● Supplied data
▽

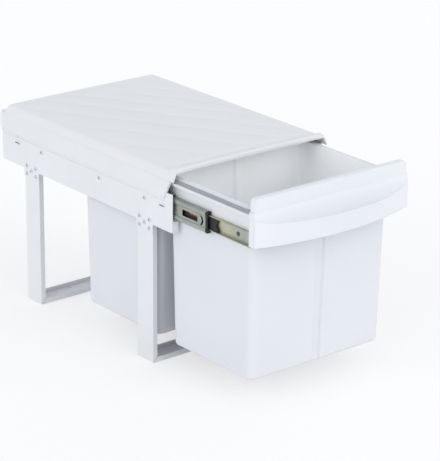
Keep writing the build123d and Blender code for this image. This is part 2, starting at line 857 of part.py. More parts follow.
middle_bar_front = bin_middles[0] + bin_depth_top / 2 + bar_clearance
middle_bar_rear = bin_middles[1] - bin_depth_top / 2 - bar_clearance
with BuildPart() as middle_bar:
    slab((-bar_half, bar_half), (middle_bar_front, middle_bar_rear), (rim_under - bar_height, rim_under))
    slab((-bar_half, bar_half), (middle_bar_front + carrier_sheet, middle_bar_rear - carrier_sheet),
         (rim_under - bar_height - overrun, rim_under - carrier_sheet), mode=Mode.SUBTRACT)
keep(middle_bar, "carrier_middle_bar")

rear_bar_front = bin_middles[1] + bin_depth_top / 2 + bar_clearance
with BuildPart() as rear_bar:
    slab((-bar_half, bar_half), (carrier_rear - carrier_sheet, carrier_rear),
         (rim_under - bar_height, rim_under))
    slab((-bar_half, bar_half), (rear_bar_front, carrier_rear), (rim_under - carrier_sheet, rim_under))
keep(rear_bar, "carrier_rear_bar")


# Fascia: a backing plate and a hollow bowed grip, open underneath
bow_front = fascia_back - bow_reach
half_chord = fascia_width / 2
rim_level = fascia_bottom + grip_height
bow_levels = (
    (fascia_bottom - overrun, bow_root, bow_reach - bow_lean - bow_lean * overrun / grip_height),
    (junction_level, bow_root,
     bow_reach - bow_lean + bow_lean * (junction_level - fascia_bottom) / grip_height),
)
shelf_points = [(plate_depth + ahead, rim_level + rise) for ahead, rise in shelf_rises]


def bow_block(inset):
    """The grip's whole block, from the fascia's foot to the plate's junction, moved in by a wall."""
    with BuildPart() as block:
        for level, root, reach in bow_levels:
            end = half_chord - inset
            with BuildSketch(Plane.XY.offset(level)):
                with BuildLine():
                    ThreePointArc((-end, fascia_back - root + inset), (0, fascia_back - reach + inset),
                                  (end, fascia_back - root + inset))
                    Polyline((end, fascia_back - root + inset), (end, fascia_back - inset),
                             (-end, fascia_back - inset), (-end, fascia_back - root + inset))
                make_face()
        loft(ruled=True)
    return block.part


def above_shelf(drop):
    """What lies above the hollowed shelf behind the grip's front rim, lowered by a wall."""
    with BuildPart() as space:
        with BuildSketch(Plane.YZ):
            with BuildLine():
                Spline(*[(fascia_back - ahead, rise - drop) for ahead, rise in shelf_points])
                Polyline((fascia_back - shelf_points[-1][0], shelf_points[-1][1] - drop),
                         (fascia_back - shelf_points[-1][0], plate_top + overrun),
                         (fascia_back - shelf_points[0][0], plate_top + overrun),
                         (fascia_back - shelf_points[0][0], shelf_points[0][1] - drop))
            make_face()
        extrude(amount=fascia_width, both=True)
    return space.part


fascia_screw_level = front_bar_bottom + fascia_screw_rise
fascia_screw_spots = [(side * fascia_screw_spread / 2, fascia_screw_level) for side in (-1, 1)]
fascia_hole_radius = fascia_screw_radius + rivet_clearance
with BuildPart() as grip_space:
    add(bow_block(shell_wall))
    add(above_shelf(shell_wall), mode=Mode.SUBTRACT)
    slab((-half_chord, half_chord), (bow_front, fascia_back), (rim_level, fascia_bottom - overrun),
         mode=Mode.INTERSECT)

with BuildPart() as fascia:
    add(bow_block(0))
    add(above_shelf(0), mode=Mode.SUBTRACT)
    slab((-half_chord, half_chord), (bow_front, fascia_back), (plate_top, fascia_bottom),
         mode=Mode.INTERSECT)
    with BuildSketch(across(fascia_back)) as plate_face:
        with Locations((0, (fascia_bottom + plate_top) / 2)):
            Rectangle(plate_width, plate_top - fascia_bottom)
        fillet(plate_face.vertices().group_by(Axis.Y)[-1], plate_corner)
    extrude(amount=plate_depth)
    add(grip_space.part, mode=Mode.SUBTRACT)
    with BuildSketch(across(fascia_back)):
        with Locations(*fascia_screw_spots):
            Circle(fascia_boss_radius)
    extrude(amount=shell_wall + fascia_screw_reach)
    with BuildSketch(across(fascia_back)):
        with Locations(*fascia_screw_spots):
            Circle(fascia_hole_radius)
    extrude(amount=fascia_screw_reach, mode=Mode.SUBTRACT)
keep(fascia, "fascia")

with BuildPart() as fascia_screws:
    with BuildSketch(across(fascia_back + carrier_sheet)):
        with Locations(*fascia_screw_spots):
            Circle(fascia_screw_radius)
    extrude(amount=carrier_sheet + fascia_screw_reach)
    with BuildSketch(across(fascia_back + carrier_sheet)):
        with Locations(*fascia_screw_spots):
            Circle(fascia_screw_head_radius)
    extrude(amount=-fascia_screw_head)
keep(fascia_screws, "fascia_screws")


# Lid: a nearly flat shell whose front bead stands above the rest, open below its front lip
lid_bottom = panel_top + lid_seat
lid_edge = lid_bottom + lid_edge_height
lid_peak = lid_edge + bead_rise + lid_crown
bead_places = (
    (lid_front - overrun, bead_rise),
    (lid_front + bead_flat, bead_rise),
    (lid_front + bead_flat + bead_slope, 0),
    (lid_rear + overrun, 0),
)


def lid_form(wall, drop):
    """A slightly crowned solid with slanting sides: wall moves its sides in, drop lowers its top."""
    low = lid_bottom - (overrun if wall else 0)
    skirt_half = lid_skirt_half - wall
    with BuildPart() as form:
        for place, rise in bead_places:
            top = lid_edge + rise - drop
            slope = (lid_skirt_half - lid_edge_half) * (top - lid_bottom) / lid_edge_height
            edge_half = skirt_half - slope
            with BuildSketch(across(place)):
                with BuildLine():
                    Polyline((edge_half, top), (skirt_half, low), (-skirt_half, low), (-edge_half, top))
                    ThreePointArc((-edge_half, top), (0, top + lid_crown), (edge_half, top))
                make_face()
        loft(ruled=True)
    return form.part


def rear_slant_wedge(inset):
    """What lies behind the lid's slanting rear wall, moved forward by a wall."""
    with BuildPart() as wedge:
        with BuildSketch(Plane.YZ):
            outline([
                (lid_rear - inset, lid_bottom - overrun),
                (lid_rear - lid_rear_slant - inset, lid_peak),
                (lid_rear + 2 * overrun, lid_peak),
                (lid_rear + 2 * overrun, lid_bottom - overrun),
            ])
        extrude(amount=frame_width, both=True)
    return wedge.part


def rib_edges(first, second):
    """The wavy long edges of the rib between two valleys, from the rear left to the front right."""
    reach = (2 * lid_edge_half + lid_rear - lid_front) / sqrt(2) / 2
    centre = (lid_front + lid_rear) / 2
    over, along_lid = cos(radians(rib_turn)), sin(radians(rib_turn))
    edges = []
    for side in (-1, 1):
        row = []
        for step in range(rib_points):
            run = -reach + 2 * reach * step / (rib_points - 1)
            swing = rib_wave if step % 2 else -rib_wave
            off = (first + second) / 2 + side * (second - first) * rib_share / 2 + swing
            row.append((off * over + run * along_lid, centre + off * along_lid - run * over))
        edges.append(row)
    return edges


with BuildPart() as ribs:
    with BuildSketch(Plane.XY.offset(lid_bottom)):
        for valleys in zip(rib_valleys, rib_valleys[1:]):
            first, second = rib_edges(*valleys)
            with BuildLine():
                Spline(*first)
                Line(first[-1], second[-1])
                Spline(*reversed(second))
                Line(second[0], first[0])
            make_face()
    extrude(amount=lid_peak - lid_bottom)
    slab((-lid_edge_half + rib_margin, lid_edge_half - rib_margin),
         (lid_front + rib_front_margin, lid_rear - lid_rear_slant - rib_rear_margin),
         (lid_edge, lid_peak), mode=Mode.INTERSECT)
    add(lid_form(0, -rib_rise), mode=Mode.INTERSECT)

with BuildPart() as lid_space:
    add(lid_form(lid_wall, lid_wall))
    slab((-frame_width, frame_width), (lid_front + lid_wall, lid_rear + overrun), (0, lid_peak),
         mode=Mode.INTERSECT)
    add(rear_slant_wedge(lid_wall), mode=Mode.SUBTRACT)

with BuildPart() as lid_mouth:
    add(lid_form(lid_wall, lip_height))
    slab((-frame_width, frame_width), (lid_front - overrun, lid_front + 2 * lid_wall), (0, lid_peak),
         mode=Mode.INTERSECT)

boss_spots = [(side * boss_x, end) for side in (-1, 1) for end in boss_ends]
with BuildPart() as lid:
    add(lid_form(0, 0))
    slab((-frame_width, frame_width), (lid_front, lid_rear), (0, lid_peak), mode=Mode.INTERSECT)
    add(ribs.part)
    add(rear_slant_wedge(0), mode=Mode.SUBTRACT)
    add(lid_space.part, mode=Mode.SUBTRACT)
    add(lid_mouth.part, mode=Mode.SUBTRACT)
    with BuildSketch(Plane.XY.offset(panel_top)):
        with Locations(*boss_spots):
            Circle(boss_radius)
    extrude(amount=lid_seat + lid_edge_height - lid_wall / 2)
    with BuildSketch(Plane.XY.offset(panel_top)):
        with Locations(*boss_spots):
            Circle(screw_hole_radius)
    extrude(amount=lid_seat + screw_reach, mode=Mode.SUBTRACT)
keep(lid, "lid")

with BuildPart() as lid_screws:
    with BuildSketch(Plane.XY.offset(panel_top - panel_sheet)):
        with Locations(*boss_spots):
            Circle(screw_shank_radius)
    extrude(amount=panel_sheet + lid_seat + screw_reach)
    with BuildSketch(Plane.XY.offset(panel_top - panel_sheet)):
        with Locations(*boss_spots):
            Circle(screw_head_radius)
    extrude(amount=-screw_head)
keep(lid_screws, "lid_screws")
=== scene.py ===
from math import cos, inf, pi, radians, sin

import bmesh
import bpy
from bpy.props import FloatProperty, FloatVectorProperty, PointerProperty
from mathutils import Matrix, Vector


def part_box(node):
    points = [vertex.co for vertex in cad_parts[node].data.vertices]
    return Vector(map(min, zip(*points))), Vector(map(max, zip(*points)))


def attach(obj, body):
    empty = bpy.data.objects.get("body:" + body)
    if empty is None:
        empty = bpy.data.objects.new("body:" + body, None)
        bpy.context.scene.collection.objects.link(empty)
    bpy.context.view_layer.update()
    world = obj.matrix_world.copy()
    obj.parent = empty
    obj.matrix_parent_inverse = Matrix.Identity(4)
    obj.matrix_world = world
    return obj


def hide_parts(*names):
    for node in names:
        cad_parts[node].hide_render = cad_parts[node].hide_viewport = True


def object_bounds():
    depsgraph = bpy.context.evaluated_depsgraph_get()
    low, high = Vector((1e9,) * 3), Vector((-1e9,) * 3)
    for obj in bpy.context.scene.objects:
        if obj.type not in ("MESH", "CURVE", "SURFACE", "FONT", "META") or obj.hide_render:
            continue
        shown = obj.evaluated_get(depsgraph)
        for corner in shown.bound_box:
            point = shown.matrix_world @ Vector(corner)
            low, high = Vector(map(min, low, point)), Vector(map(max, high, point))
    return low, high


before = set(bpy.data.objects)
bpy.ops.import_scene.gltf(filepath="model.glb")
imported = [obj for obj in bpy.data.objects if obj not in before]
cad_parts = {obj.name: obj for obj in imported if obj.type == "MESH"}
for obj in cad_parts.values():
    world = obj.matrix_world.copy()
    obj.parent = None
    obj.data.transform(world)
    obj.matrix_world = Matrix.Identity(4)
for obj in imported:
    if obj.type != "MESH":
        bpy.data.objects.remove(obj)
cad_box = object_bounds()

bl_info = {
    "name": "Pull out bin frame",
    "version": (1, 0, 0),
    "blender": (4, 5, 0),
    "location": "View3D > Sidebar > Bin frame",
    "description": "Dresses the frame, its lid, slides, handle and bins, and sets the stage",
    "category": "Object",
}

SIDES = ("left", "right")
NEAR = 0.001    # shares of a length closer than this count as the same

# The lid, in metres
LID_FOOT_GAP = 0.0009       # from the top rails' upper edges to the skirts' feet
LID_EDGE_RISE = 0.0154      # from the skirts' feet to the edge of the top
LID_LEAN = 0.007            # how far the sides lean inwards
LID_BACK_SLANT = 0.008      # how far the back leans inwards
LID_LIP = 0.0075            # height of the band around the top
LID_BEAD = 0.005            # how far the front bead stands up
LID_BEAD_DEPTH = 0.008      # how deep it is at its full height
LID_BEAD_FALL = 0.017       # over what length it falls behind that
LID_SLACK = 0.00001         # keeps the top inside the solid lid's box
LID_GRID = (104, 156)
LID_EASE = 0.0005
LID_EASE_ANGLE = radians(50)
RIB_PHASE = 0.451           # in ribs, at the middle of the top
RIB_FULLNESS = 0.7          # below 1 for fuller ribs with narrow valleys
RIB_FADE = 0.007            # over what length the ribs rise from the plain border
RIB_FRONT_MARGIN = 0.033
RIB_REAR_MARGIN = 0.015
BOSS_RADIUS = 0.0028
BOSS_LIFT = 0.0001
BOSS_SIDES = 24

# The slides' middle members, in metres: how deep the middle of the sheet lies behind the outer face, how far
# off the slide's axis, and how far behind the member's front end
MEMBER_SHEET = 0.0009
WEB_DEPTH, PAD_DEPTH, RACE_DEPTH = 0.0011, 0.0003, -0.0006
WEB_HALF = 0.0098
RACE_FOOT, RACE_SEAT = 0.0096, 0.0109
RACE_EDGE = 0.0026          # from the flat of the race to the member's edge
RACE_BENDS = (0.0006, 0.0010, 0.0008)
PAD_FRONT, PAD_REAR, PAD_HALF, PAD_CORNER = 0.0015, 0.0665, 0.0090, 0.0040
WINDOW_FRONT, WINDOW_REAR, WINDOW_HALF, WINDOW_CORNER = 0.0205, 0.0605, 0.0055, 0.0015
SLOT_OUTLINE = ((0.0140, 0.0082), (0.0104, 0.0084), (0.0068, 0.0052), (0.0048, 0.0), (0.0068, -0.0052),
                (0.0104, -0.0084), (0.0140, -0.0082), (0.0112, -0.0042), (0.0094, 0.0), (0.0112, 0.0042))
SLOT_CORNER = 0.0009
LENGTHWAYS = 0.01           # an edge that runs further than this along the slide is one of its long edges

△

● Aim
Will you return exactly the lines above from the one with "extrude(amount=panel_sheet + lid_seat" down to the one with "obj.parent = empty", counting both as part of the range?

● Task response
    extrude(amount=panel_sheet + lid_seat + screw_reach)
    with BuildSketch(Plane.XY.offset(panel_top - panel_sheet)):
        with Locations(*boss_spots):
            Circle(screw_head_radius)
    extrude(amount=-screw_head)
keep(lid_screws, "lid_screws")
=== scene.py ===
from math import cos, inf, pi, radians, sin

import bmesh
import bpy
from bpy.props import FloatProperty, FloatVectorProperty, PointerProperty
from mathutils import Matrix, Vector


def part_box(node):
    points = [vertex.co for vertex in cad_parts[node].data.vertices]
    return Vector(map(min, zip(*points))), Vector(map(max, zip(*points)))


def attach(obj, body):
    empty = bpy.data.objects.get("body:" + body)
    if empty is None:
        empty = bpy.data.objects.new("body:" + body, None)
        bpy.context.scene.collection.objects.link(empty)
    bpy.context.view_layer.update()
    world = obj.matrix_world.copy()
    obj.parent = empty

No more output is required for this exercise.